Senator Ron Johnson (R-WI) described Russia as an 'unfriendly adversary,' which sums up the general attitude of the U.S. Senate and it also means that the Russia probe will continue. Speaking of that, Mr. Johnson also said that he thought that the special counsel should have been appointed after the Senate and House investigations. Good thing he isn't the attorney general because despite his reasoning that the special counsel disrupts congressional inquiries, the incompetence of the House and the hiccups in the Senate query have proven that it would have been the wrong move to wait.

Professor Emeritus at Harvard, Alan Dershowitz explained that a pardon can not be used as the pretext for a criminal charge because it's a Constitutional Act, even if there is corrupt intent because that last part is difficult to prove - even if it's for pardoning acts of collusion. As a counter-weight, Bob Bauer, former general counsel in the Obama Administration stated that the underlying reason for the pardons, the collusion, was at issue. Mr. Dershowitz  explained the collusion is not unlawful as it is not mentioned. However, what he failed to mention, what Mr. Bauer began to state but was interrupted, is that having foreign nationals participating in a campaign, depending on degree, is in fact illegal. See FEC laws: https://www.fec.gov/updates/foreign-nationals/

As for the U.S. Department of Veterans Affairs, fmr. Secretary David Shulkin stated that he did not violate any ethics laws, but nonetheless the investigation provided the pretext for his firing. But one has to think that there is some truth to what he was saying about privatizing the VA and look no further than today's interview with Senator Johnson for evidence.

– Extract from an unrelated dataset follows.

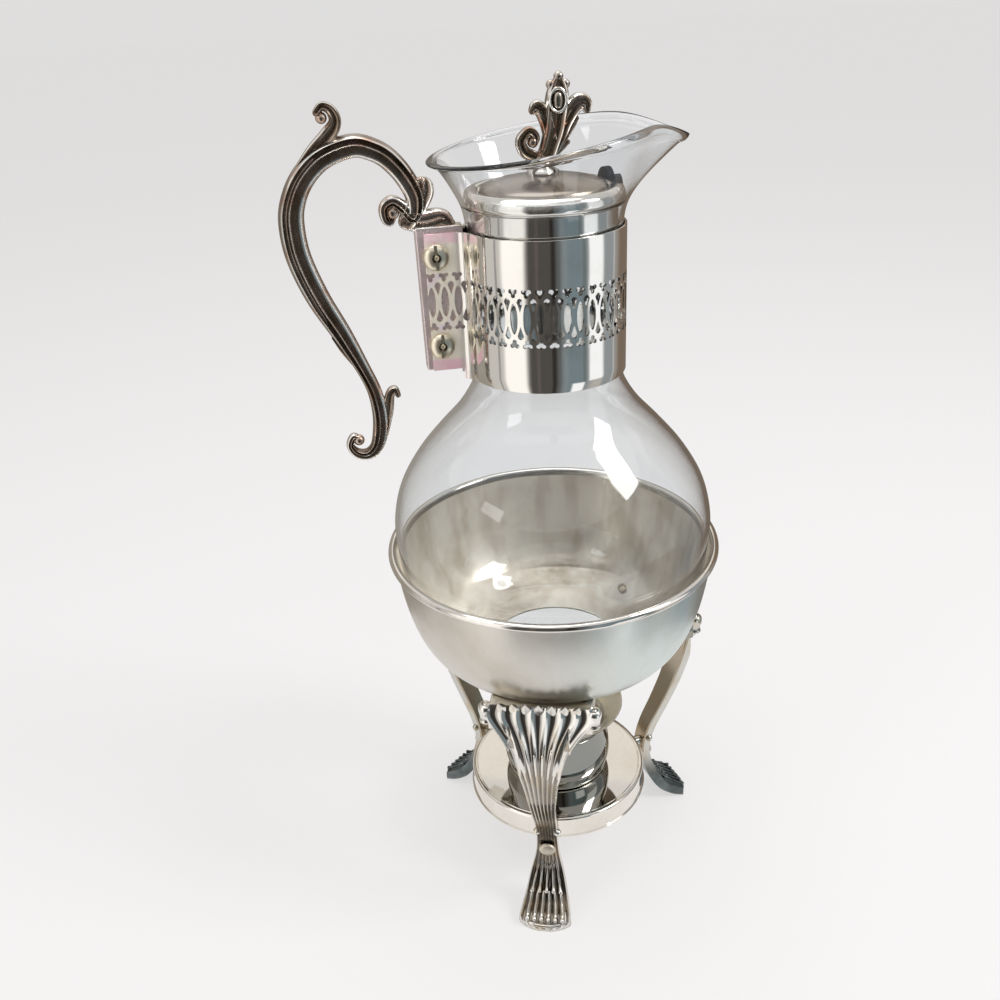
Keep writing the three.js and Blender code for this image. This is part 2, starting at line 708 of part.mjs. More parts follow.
function clampScrew(height) {
  const shank = 2 * earOuterFace + clampNutHeight + 2 * seatGap;
  const screw = solidOf(domeScrew(clampScrewRadius, shank, clampHeadRadius, clampHeadHeight));
  const slot = solidOf(block(
    [-clampSlotWidth / 2, -clampHeadRadius - overrun, clampHeadHeight - clampSlotDepth],
    [clampSlotWidth / 2, clampHeadRadius + overrun, clampHeadHeight + overrun],
  ));
  const placed = geometryOf(screw.subtract(slot)).rotateX(Math.PI / 2);
  return placed.translate(-clampScrewPlace, -earOuterFace - seatGap, height);
}

function clampNut(height) {
  const bore = clampScrewRadius + screwClearance;
  const outline = [[bore, 0], [clampNutRadius, 0], [clampNutRadius, clampNutHeight], [bore, clampNutHeight]];
  const nut = revolved(closedRing(outline), nutSides).rotateX(-Math.PI / 2);
  return weld(nut.translate(-clampScrewPlace, earOuterFace + seatGap, height));
}

// Handle

// Stations of the grip from the volute over the ears round to the lower scroll: the way out
// from the ears' edge, the way up over the collar, or down where it is negative, and the
// shares of the grip's depth and width.
const gripShares = [
  [0.205, 0.165, 0.13, 0.5], [0.235, 0.11, 0.16, 0.62], [0.27, 0.135, 0.18, 0.7], [0.275, 0.23, 0.2, 0.75],
  [0.21, 0.28, 0.22, 0.8], [0.14, 0.23, 0.25, 0.85],
];
const gripArchShares = [
  [0.06, 0.14, 0.3, 0.9], [0.035, 0.3, 0.38, 0.95], [0.11, 0.48, 0.4, 1], [0.22, 0.625, 0.42, 1],
  [0.33, 0.7, 0.43, 1], [0.45, 0.735, 0.44, 1], [0.6, 0.7, 0.45, 1], [0.73, 0.63, 0.46, 1],
  [0.85, 0.5, 0.47, 1], [0.93, 0.34, 0.48, 1], [0.965, 0.16, 0.5, 1], [0.945, -0.06, 0.5, 1],
  [0.84, -0.23, 0.48, 1], [0.69, -0.395, 0.41, 0.95], [0.565, -0.545, 0.31, 0.9], [0.49, -0.655, 0.3, 0.85],
  [0.46, -0.765, 0.33, 0.85], [0.475, -0.86, 0.33, 0.8], [0.52, -0.925, 0.28, 0.75], [0.595, -0.955, 0.24, 0.7],
  [0.68, -0.945, 0.2, 0.65], [0.73, -0.905, 0.17, 0.6], [0.7, -0.865, 0.15, 0.55], [0.655, -0.875, 0.13, 0.5],
];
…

Though he said being the head of the VA is a thankless job, he described the VA as a single-payer system, run by the government that doesn't work. That's the sound of someone who thinks privatizing the VA would be a good thing. However, that's not what most veterans would say. My general feeling is that once you bring in the profit motive into helping veterans that soon the profit will become more important than the veterans. An even more insidious thing could happen if private companies who run VA hospitals need to keep making profits. Think of this analogy: private prisons need to keep cells full to keep making money. Ugh. Does someone actually need to profit monetarily from the suffering of brave men and women who served their country?

Lastly, the panel discussed the police shooting of Stephon Clark in Sacramento and noted a column written by David French in the Weekly Standard, in which he said that police are trained to expect the worst at all times.  But what ever happened to training police not to shoot unless shot upon? If that were the training then Mr. Clark would have not been shot because he didn't have a gun. Shooting first and asking questions later is a military tactic, not a policing tactic. With the militarization of the police, which Elise Jordan mentioned, it's this mentality that overrides restraint.


Panel: George Will, The Washington Post; Danielle Pletka, American Enterprise Institute; Joshua Johnson, NPR; Elise Jordan, NBC


A couple more things....
Art reflects cultural and the general mood of a society at the time it's being created. Not all the time, but many times. With that said, you have Roseanne Barr's television reboot. As Joshua Johnson explained the show is nuanced. But the bottom line is that it is a television program. If you like it, watch it. If you don't then don't. All good either way.